“You Be the Judge” is a feature in The Saturday Evening Post that looks at the details of a legal case where the solution is not always clear-cut. Who’s right? You be the judge!
In 2011, Karen and George Stuck bought a home on a corner lot in Rochester, New York. After moving in, the couple made plans to build a privacy fence around their backyard. They learned that the city of Rochester permitted zero lot line fences, which meant they could put the fence directly on their property line, and they planned to take advantage of it.
Checking their property survey, they discovered that a narrow triangular strip of their neighbor’s driveway — about one-thousandth of an acre — was encroaching on their land. The Stucks informed their neighbor, Tracy Hickmott, about the encroachment and their plans to build a fence and asked her to remove the sliver of asphalt from their property. Hickmott was shocked and determined to hold her ground. She had purchased her home in 1999, and the existing driveway had been in place since the house was built in 1950.
When Hickmott refused to cooperate, George Stuck took matters into his own hands, driving spikes into the blacktop driveway to delineate the property line and make way for a six-foot-tall wooden stockade fence. In response, Hickmott parked her car at the base of her driveway to block the fence’s completion. After a three-day standoff, Stuck called the police, and Hickmott was arrested and charged with second-degree harassment. Stuck also got a restraining order against Hickmott, which allowed him ample time to erect the fence along the driveway.
In November 2012, Hickmott filed a lawsuit against the Stucks, claiming that the driveway had been in place and used by her and previous owners for so long that the disputed land had become hers under the doctrine of adverse possession. Hickmott also complained that she barely had enough room between her house and the fence to pull her car into the driveway. She asked the court for compensation for the damage to her driveway during the installation of the fence and damages for the arrest and legal fees. In addition, she requested that the Stucks move the fence far enough away from her driveway that she could open her car doors when parking next to her house.

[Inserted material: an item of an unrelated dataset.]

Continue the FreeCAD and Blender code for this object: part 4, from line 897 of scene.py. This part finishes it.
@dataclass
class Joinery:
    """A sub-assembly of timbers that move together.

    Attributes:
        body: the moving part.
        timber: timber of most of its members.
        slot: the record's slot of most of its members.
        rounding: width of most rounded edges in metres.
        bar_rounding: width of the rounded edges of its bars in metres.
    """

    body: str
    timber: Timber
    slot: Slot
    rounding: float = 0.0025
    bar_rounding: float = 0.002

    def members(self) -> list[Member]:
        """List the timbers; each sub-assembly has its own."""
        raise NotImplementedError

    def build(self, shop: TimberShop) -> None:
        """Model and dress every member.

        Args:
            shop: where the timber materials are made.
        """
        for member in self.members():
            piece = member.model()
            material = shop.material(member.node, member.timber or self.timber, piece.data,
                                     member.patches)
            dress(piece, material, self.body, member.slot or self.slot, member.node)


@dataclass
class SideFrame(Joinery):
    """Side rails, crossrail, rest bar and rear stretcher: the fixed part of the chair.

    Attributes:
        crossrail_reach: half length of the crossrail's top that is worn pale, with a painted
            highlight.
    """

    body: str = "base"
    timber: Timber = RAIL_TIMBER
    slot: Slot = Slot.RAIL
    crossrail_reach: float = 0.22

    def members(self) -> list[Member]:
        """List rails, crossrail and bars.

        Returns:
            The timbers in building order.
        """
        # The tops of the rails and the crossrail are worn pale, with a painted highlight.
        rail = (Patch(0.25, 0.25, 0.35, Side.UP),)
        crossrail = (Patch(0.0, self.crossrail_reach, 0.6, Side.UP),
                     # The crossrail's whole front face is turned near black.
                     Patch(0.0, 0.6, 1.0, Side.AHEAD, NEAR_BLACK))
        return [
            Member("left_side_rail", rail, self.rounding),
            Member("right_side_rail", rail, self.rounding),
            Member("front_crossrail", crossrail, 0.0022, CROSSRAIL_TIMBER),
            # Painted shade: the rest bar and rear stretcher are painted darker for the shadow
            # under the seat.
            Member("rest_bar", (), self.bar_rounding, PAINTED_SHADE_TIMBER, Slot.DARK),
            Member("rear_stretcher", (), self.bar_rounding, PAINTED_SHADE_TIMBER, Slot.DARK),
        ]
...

The Stucks countersued, asking the court to dismiss Hickmott’s action, to order her to remove the encroaching portion of the driveway, to affirm their ownership of the disputed land, and to grant legal fees and damages.
In November 2015, the New York Supreme Court granted Stuck’s motion to dismiss but ordered that Hickmott be allowed a right of continued use of the driveway as situated and that neither party impair the quiet enjoyment nor obstruct the use of the driveway or the fence. In 2016, a further court order permitted the Stucks to enter Hickmott’s property for three hours every two years for the purpose of painting their fence. Hickmott appealed. In February 2018, the court upheld the decision, ruling that common-law property rights allow property owners to access abutting properties in order to make improvements or repairs.